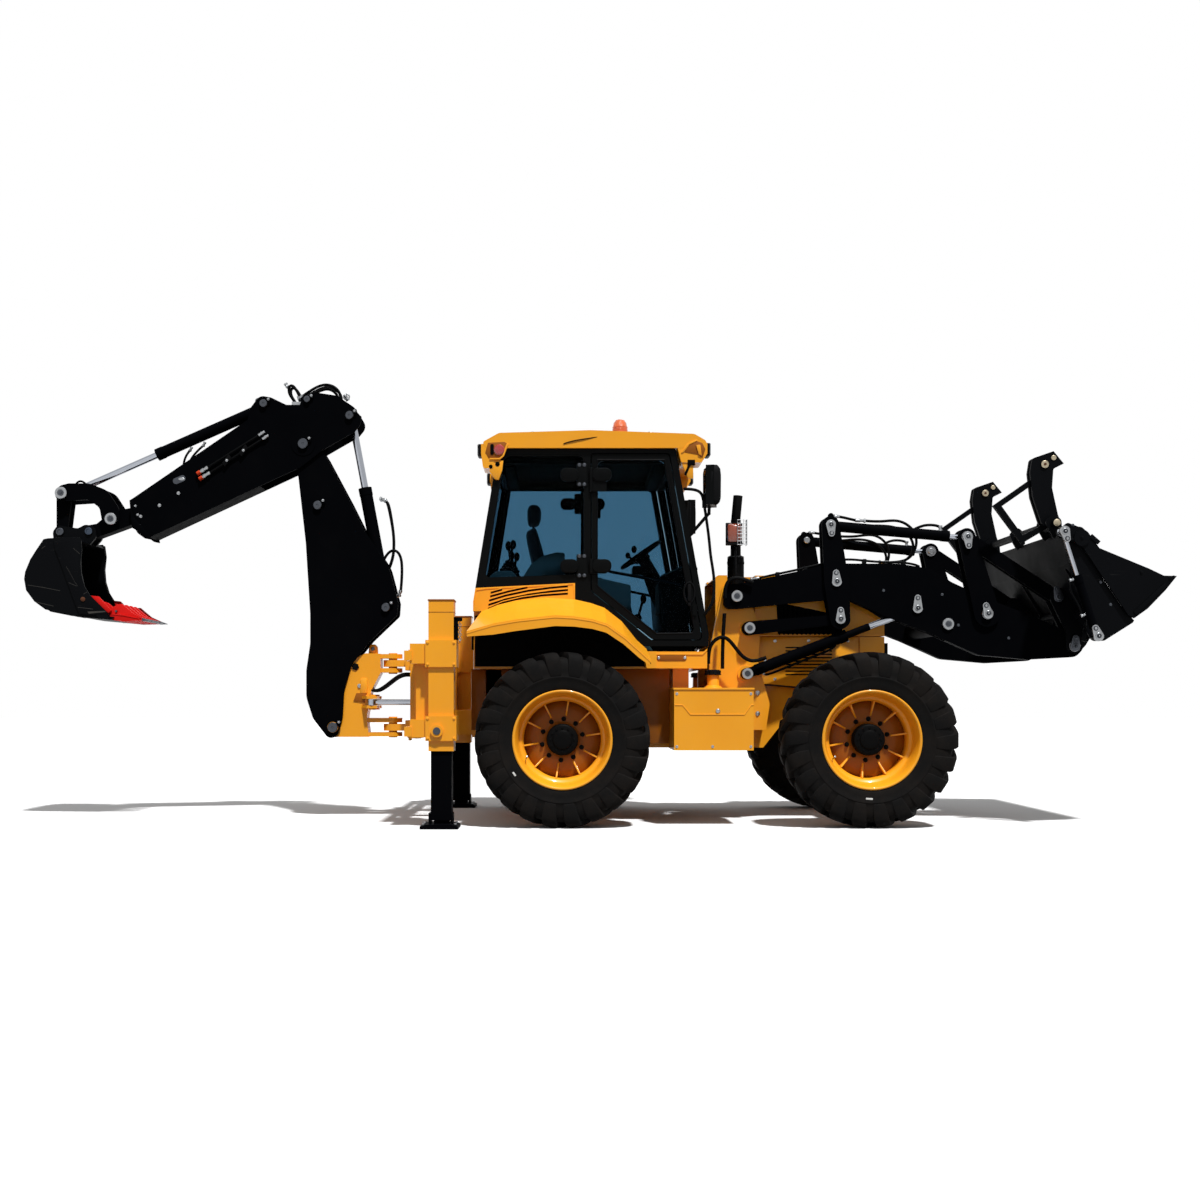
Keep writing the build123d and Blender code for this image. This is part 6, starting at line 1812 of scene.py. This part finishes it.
CAMERA = (-17, -11650, 929)
LENS = 43.74
SHIFT_X = 40 / 1200
SHIFT_Y = 100 / 1200


def pale_rays(tree):
    """1 for rays from the camera, off a gloss and through glass, which all see the white background."""
    path = tree.nodes.new("ShaderNodeLightPath")
    shown = path.outputs["Is Camera Ray"]
    for ray in ("Is Glossy Ray", "Is Transmission Ray"):
        either = tree.nodes.new("ShaderNodeMath")
        either.operation = "MAXIMUM"
        tree.links.new(shown, either.inputs[0])
        tree.links.new(path.outputs[ray], either.inputs[1])
        shown = either.outputs[0]
    return shown


def stage():
    floor_data = bpy.data.meshes.new("floor")
    size = 60
    floor_data.from_pydata([
        (-size, -size, 0), (size, -size, 0), (size, size, 0), (-size, size, 0)
    ], [], [(0, 1, 2, 3)])
    floor = bpy.data.objects.new("floor", floor_data)
    bpy.context.scene.collection.objects.link(floor)
    n = Nodes("floor_pale")
    shown = pale_rays(n.tree)
    n.set(
        Base_Color=n.mix(shown, (0.18, 0.17, 0.16), (0.90, 0.90, 0.90)), Roughness=0.9,
        Specular_IOR_Level=0.0
    )
    floor_data.materials.append(n.material)


def camera():
    data = bpy.data.cameras.new("camera")
    data.lens = LENS
    data.sensor_width = 36
    data.shift_x = SHIFT_X
    data.shift_y = SHIFT_Y
    data.clip_end = 200
    thing = bpy.data.objects.new("camera", data)
    thing.location = at(*CAMERA)
    thing.rotation_euler = (math.radians(90), 0, 0)
    bpy.context.scene.collection.objects.link(thing)
    bpy.context.scene.camera = thing


def sun(name, direction, strength, angle):
    data = bpy.data.lights.new(name, "SUN")
    data.energy = strength
    data.angle = math.radians(angle)
    thing = bpy.data.objects.new(name, data)
    thing.rotation_euler = Vector(direction).to_track_quat("-Z", "Y").to_euler()
    bpy.context.scene.collection.objects.link(thing)


def light():
    """Noon sun over a white studio that is dimmer towards the floor."""
    sun("key", (-0.20, 0.50, -1.0), 4.1, 3)
    sun("fill", (0.5, 0.9, -0.35), 0.16, 40)
    world = bpy.data.worlds.new("studio")
    bpy.context.scene.world = world
    world.use_nodes = True
    tree = world.node_tree
    background = tree.nodes["Background"]
    place = tree.nodes.new("ShaderNodeTexCoord")
    split = tree.nodes.new("ShaderNodeSeparateXYZ")
    tree.links.new(place.outputs["Generated"], split.inputs[0])
    height = tree.nodes.new("ShaderNodeMapRange")
    for key, value in (("From Min", 0.0), ("From Max", 0.9), ("To Min", 0.05), ("To Max", 0.50)):
        height.inputs[key].default_value = value
    tree.links.new(split.outputs["Z"], height.inputs["Value"])
    shown = pale_rays(tree)
    strength = tree.nodes.new("ShaderNodeMix")
    tree.links.new(shown, strength.inputs[0])
    tree.links.new(height.outputs["Result"], strength.inputs[2])
    strength.inputs[3].default_value = 1.0
    tree.links.new(strength.outputs[0], background.inputs["Strength"])
    background.inputs["Color"].default_value = (1, 1, 1, 1)


dress_nodes()
wheels()
both_sides(roof_sides)
roof_top()
both_sides(doors)
both_sides(cab_shell)
wiper_arms()
seat_pads()
seat_trim()
cab_controls()
both_sides(hood_sides)
hood_front()
both_sides(lower_body)
body_hoses()
loader_pins()
ram_lines()
arm_trim()
claw_trim()
bucket_trim()
clam_lines()
digger_pins()
both_sides(digger_sides)
digger_edge()
digger_hoses()
both_sides(stabilisers)
carriage_trim()
both_sides(post_sides)
stage()
camera()
light()
bpy.context.scene.view_settings.view_transform = "Standard"
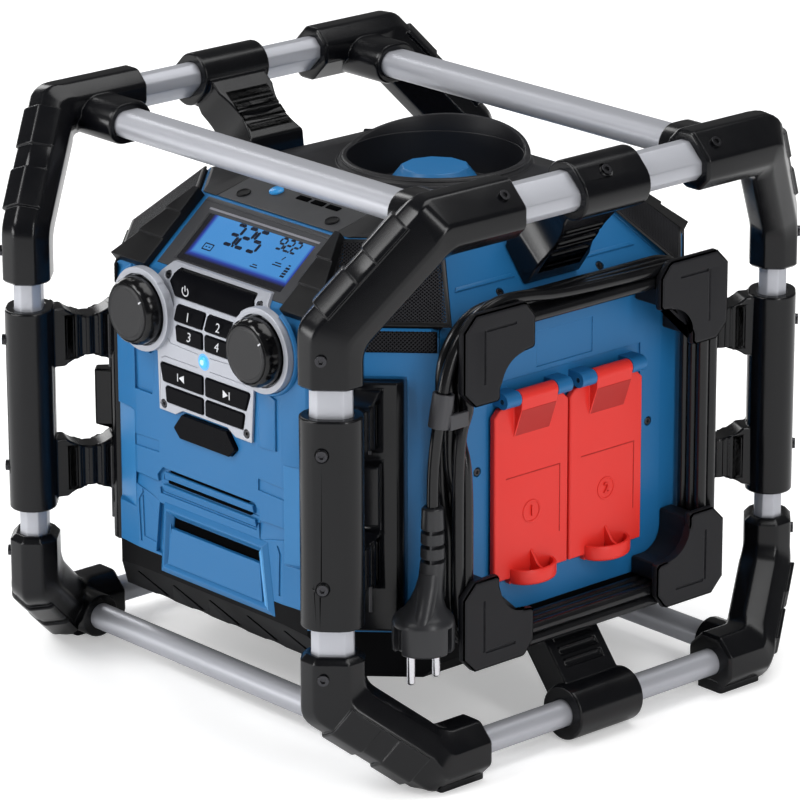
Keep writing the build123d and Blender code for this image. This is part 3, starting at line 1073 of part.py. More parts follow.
def hood_x(z):
    return SIDE_FACE_X + (CROWN_SIDE_X - SIDE_FACE_X) * (z - EAVE_Z) / (CROWN_Z - EAVE_Z)


def top_bracket():
    """A sleeve round the top side tube and an arm down onto the hood."""
    half = CENTRE_SLEEVE_L / 2
    body = run(slot((SIDE_X, -half, SIDE_TOP_Z), (0, 1, 0), SIDE_WIDE, SLEEVE_W, SLEEVE_T), CENTRE_SLEEVE_L)
    z0, z1 = TOP_ARM_FOOT_Z0, TOP_ARM_FOOT_Z1
    arm = [(hood_x(z0) - 4.0, z0), (hood_x(z0) + 1.5, z0 + 3.0), (SIDE_X - 2.0, SIDE_TOP_Z - 16.0),
           (SIDE_X - 16.0, SIDE_TOP_Z + 2.0), (hood_x(z1) + 2.0, z1 + TOP_ARM_RISE), (hood_x(z1), z1 + 2.0),
           (hood_x(z1) - 4.0, z1)]
    plane = Plane(origin=(0, CENTRE_ARM_W / 2, 0), x_dir=(1, 0, 0), z_dir=(0, -1, 0))
    body += extrude(plane * make_face(Polyline(*arm, close=True)), amount=CENTRE_ARM_W)
    body -= form(-SEAM)
    body -= run(slot((SIDE_X, -half - 1.0, SIDE_TOP_Z), (0, 1, 0), SIDE_WIDE, TUBE_W + 2 * SOCKET_FIT,
                     TUBE_T + 2 * SOCKET_FIT), CENTRE_SLEEVE_L + 2.0)
    return body - screw_hole(side_screw_plane(CENTRE_SCREW_Y), SLEEVE_WALL + 1.0)


def bottom_bracket():
    """A sleeve round the bottom side tube and an arm up to the base's side."""
    half = CENTRE_SLEEVE_L / 2
    body = run(slot((SIDE_X, -half, SIDE_LOW_Z), (0, 1, 0), LOW_SIDE_WIDE, LOW_SLEEVE_W - 2.0, LOW_SLEEVE_T - 2.0),
               CENTRE_SLEEVE_L)
    seat = (SIDE_FACE_X - SIDE_TUCK / 2, (BASE_Z + SIDE_TUCK_Z) / 2)
    way = unit(seat[0] - SIDE_X, seat[1] - SIDE_LOW_Z, 0)
    side = (way[1] * LOW_ARM_T / 2, -way[0] * LOW_ARM_T / 2)
    arm = [(SIDE_X + side[0], SIDE_LOW_Z + side[1]), (SIDE_X - side[0], SIDE_LOW_Z - side[1]),
           (seat[0] - side[0], seat[1] - side[1]), (seat[0] + 4.0 * way[0], seat[1] + 4.0 * way[1]),
           (seat[0] + side[0], seat[1] + side[1])]
    plane = Plane(origin=(0, CENTRE_ARM_W / 2, 0), x_dir=(1, 0, 0), z_dir=(0, -1, 0))
    body += extrude(plane * make_face(Polyline(*arm, close=True)), amount=CENTRE_ARM_W)
    body = body & block(-SPAN, SPAN, -SPAN, SPAN, 0.0, COIL_Z0 - 1.5)
    body -= form(-SEAM)
    return body - run(slot((SIDE_X, -half - 1.0, SIDE_LOW_Z), (0, 1, 0), LOW_SIDE_WIDE,
                           LOW_TUBE_D + 2 * SOCKET_FIT, LOW_TUBE_D + 2 * SOCKET_FIT), CENTRE_SLEEVE_L + 2.0)


# ---------------------------------------------------------------- screws in the body

def front_plane(x, z):
    """A plane on the front face at x, z, facing out of it."""
    if z <= BROW_Z:
        return Plane(origin=(x, -FRONT_Y, z), x_dir=(1, 0, 0), z_dir=(0, -1, 0))
    t = (z - BROW_Z) / (LIP_Z - BROW_Z)
    return Plane(origin=(x, -FRONT_Y + LIP_BACK * t, z), x_dir=(1, 0, 0),
                 z_dir=unit(0, -(LIP_Z - BROW_Z), LIP_BACK))


def side_plane(y, z):
    return Plane(origin=(SIDE_FACE_X, y, z), x_dir=(0, 1, 0), z_dir=(1, 0, 0))


def hood_plane(y, z):
    return Plane(origin=(hood_x(z), y, z), x_dir=(0, 1, 0),
                 z_dir=unit(CROWN_Z - EAVE_Z, 0, SIDE_FACE_X - CROWN_SIDE_X))


def hatch_plane(x, y):
    """A plane on the crown's front slope at x, y, facing out of it."""
    rise, back = TOP_Z - CROWN_Z, CROWN_FRONT_Y - CROWN_FLAT_Y
    z = CROWN_Z + rise * (CROWN_FRONT_Y + y) / back
    return Plane(origin=(x, y, z), x_dir=(1, 0, 0), z_dir=unit(0, -rise, back))


def pan_screw(plane, sink=PAN_H):
    """A small pan head, its top face a sink's depth above its seat."""
    head = extrude(plane * Pos(0, 0, -sink) * Circle(PAN_R), amount=PAN_H)
    top = head.faces().sort_by(Axis(plane.origin, plane.z_dir))[-1]
    head = chamfer(top.outer_wire().edges(), 0.5)
    star = extrude(plane * Pos(0, 0, PAN_H - sink - 0.8) * RegularPolygon(PAN_SLOT_R, 6), amount=PAN_H)
    return head - star


def side_planes():
    planes = [side_plane(s * SIDE_SCREW[0], SIDE_SCREW[1]) for s in (1, -1)]
    return planes + [hood_plane(s * HOOD_SCREW[0], HOOD_SCREW[1]) for s in (1, -1)]


def screw_wells(planes):
    wells = Part()
    for plane in planes:
        wells += extrude(plane * Pos(0, 0, -PAN_H) * Circle(PAN_R + 0.4), amount=2 * WALL)
    return wells


def housing_screws():
    side = [pan_screw(plane) for plane in side_planes()]
    screws = side + [mirror(one, about=Plane.YZ) for one in side]
    screws += [pan_screw(front_plane(x, z), 0.0) for x, z in PLATE_SCREWS]
    hatch = hatch_plane(HATCH_SCREW[0], -HATCH_SCREW[1])
    one = pan_screw(hatch)
    return screws + [one, mirror(one, about=Plane.YZ)]


# ---------------------------------------------------------------- inside the body

def speaker_basket():
    """A driver's frame and magnet, its flange under the corner roof."""
    top = WALL + 2 * SEAM
    flange = roof_prism(GRILLE_EDGE - GRILLE_LAP, top + FLANGE_T, -top)
    down = roof_plane(top + FLANGE_T)
    end = roof_plane(top + SPEAKER_DEPTH)
    shell = loft([down * Circle(SPEAKER_R), end * Circle(MAGNET_R + 2.0)], ruled=True)
    magnet = extrude(roof_plane(top + SPEAKER_DEPTH + MAGNET_H) * Circle(MAGNET_R), amount=MAGNET_H)
    hollow = loft([roof_plane(top - 1.0) * Circle(CONE_R),
                   roof_plane(top + SPEAKER_DEPTH - 3.0) * Circle(CONE_CAP_R)], ruled=True)
    return (flange + shell + magnet - hollow) & form(WALL + SEAM)


def speaker_cone():
    """The driver's cone: a rim on the basket's flange and a shallow dish."""
    top = WALL + 2 * SEAM
    rim = extrude(roof_plane(top) * Circle(CONE_R + 1.0), amount=1.0)
    rim -= extrude(roof_plane(top) * Circle(CONE_R - 2.5), amount=1.0)
    outer = loft([roof_plane(top) * Circle(CONE_R - 1.6), roof_plane(top + CONE_DEPTH) * Circle(CONE_CAP_R)],
                 ruled=True)
    inner = loft([roof_plane(top - 0.01) * Circle(CONE_R - 1.6 - CONE_T),
                  roof_plane(top + CONE_DEPTH - CONE_T) * Circle(CONE_CAP_R - CONE_T)], ruled=True)
    return rim + (outer - inner)


def sub_plane(z):
    return Plane(origin=(0, SUB_Y, z))


def subwoofer_basket():
    """The downward driver's frame and magnet, standing on the floor."""
    floor = BASE_Z + WALL
    flange = extrude(sub_plane(floor) * Circle(SUB_R), amount=3.0)
    shell = loft([sub_plane(floor + 3.0) * Circle(SUB_R - 4.0),
                  sub_plane(floor + SUB_DEPTH) * Circle(SUB_MAGNET_R)], ruled=True)
    magnet = extrude(sub_plane(floor + SUB_DEPTH) * Circle(SUB_MAGNET_R), amount=SUB_MAGNET_H)
    hollow = loft([sub_plane(floor - 1.0) * Circle(SUB_CONE_R + 2.0),
                   sub_plane(floor + SUB_DEPTH - 3.0) * Circle(SUB_MAGNET_R - 8.0)], ruled=True)
    return flange + shell + magnet - hollow


def subwoofer_cone():
    floor = BASE_Z + WALL
    rim = extrude(sub_plane(floor) * Circle(SUB_CONE_R), amount=1.2)
    rim -= extrude(sub_plane(floor) * Circle(SUB_CONE_R - 5.0), amount=1.2)
    outer = loft([sub_plane(floor) * Circle(SUB_CONE_R - 3.0),
                  sub_plane(floor + SUB_CONE_DEPTH) * Circle(SUB_CAP_R)], ruled=True)
    inner = loft([sub_plane(floor - 0.01) * Circle(SUB_CONE_R - 3.0 - 2 * CONE_T),
                  sub_plane(floor + SUB_CONE_DEPTH - CONE_T) * Circle(SUB_CAP_R - 2 * CONE_T)], ruled=True)
    return rim + (outer - inner)


def main_board():
    y = -FRONT_Y + WALL + ENCODER_GAP + ENCODER_D
    return block(-BOARD_HALF_X, BOARD_HALF_X, y, y + BOARD_T, BOARD_Z0, BOARD_Z1)


def power_supply():
    z = BASE_Z + WALL
    box = block(-SUPPLY_W / 2, SUPPLY_W / 2, SUPPLY_Y - SUPPLY_D / 2, SUPPLY_Y + SUPPLY_D / 2, z, z + SUPPLY_H)
    box = chamfer(box.edges().filter_by(Axis.Z), 3.0)
    for i in range(-3, 4):
        x = i * 11.0
        box -= block(x - 1.5, x + 1.5, SUPPLY_Y - SUPPLY_D, SUPPLY_Y + SUPPLY_D, z + SUPPLY_H - 4.0, SPAN)
    return box


def battery_pack():
    """A slide-in pack on the rear bay's floor."""
    y1 = FRONT_Y - WALL - 1.0
    pack = block(-PACK_W / 2, PACK_W / 2, y1 - PACK_D, y1, BAY_Z0, BAY_Z0 + PACK_H)
    pack = chamfer(pack.edges().filter_by(Axis.Y), 5.0)
    for sign in (-1, 1):
        x0, x1 = sorted((sign * (PACK_W / 2 - 2.0), sign * PACK_W))
        pack -= block(x0, x1, y1 - PACK_D - 1.0, y1 + 1.0, BAY_Z0 + PACK_H * 0.55, BAY_Z0 + PACK_H * 0.7)
    return pack


# ---------------------------------------------------------------- nodes

def all_quarters(shape):
    return [mirrored(shape, *q) for q in QUARTERS.values()]


def both_sides(shape):
    return [shape, mirror(shape, about=Plane.YZ)]


def write_cage():
    write("post_tubes", *post_tubes())
    write("side_tubes", *side_tubes())
    write("cross_tubes", *cross_tubes())
    write("top_corners", *all_quarters(top_corner()))
    write("bottom_corners", *all_quarters(bottom_corner()))
    write("post_brackets", *all_quarters(post_bracket()))
    write("top_brackets", *both_sides(top_bracket()))
    write("bottom_brackets", *both_sides(bottom_bracket()))
    write("cage_screws", *cage_screws())


def write_body():
    write("front_housing", front_housing())
    write("rear_housing", rear_housing())
    write("right_panel", right_panel())
    write("left_panel", left_panel())
    write("base_tray", base_tray())
    write("crown_cover", crown_cover())
    write("crown_hub", crown_hub())
    write("top_hatch", top_hatch())
    write("corner_guards", *all_quarters(corner_guard()))
    write("speaker_grilles", *all_quarters(speaker_grille()))
    write("housing_screws", *housing_screws())


def write_controls():
    write("display_bezel", display_bezel())
    write("display_window", display_window())
    write("display_module", display_module())
    write("control_plate", control_plate())
    write("status_lens", status_lens())
    write("encoders", encoder(-1), encoder(1))
    write("left_knob", knob(-1))
    write("right_knob", knob(1))
    for name in KEYS:
        write(name, key(name))


def write_outlets():
    for name, y in cover_centres().items():
        write(name, outlet_cover(y))
    write("outlet_sockets", *[outlet_socket(y) for y in cover_centres().values()])
    write("hinge_pins", *outlet_pins(), REAR_PIN, SIDE_PIN)
    write("battery_door", REAR_DOOR)
    write("battery_door_latch", REAR_LATCH)
    write("media_door", SIDE_DOOR)
    write("media_door_latch", SIDE_LATCH)


def write_cord():
    write("cord_hooks", *[hook(sy, top) for sy in (-1, 1) for top in (True, False)])
    write("cord_winding", cord_winding())
    write("cord_tail", cord_tail())
    write("cord_clip", cord_clip())
    write("cord_gland", cord_gland())
    write("plug_body", plug_body())
    write("plug_pins", *plug_pins())


def write_inside():
    write("speaker_baskets", *all_quarters(speaker_basket()))
    write("speaker_cones", *all_quarters(speaker_cone()))
    write("subwoofer_basket", subwoofer_basket())
    write("subwoofer_cone", subwoofer_cone())
    write("main_board", main_board())
    write("power_supply", power_supply())
    write("battery_pack", battery_pack())


def main():
    write_cage()
    write_body()
    write_controls()
    write_outlets()
    write_cord()
    write_inside()


if __name__ == "__main__":
    main()
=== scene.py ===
"""Looks of a jobsite radio in a tube roll cage: mouldings, controls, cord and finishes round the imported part.

Row frame: +X to the outlet side, +Y to the back, +Z up.  Shapes are worked out in millimetres and made in
metres.  The control face looks along -Y.
"""

from math import cos, pi, radians, sin, sqrt, tan

import bmesh
import bpy
from mathutils import Matrix, Vector


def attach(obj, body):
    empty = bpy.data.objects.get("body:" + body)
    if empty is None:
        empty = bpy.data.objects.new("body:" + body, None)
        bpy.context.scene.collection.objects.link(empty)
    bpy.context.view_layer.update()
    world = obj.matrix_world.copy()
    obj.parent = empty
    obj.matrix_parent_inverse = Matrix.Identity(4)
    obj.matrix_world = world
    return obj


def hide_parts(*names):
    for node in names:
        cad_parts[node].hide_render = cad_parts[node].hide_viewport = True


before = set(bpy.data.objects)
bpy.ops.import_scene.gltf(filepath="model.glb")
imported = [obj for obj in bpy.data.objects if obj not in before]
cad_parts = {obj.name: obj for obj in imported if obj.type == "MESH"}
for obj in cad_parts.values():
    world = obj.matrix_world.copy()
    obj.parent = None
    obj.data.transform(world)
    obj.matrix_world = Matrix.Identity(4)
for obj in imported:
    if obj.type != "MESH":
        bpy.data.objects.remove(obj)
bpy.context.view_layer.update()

MM = 0.001
ROOT2 = sqrt(2.0)
X, Y, Z = (1, 0, 0), (0, 1, 0), (0, 0, 1)

# -------- node helpers


def feed(tree, socket, value):
    """Sets a socket to a value, or links another socket to it."""
    if isinstance(value, bpy.types.NodeSocket):
        tree.links.new(value, socket)
    else:
        socket.default_value = value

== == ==

- _BRIEF_
Every line from the one containing "bpy.data.objects.remove(obj)" through the last line of the entries must be written out verbatim, and no other line.

- _WRITTEN REPLY_
        bpy.data.objects.remove(obj)
bpy.context.view_layer.update()

MM = 0.001
ROOT2 = sqrt(2.0)
X, Y, Z = (1, 0, 0), (0, 1, 0), (0, 0, 1)

# -------- node helpers


def feed(tree, socket, value):
    """Sets a socket to a value, or links another socket to it."""
    if isinstance(value, bpy.types.NodeSocket):
        tree.links.new(value, socket)
    else:
        socket.default_value = value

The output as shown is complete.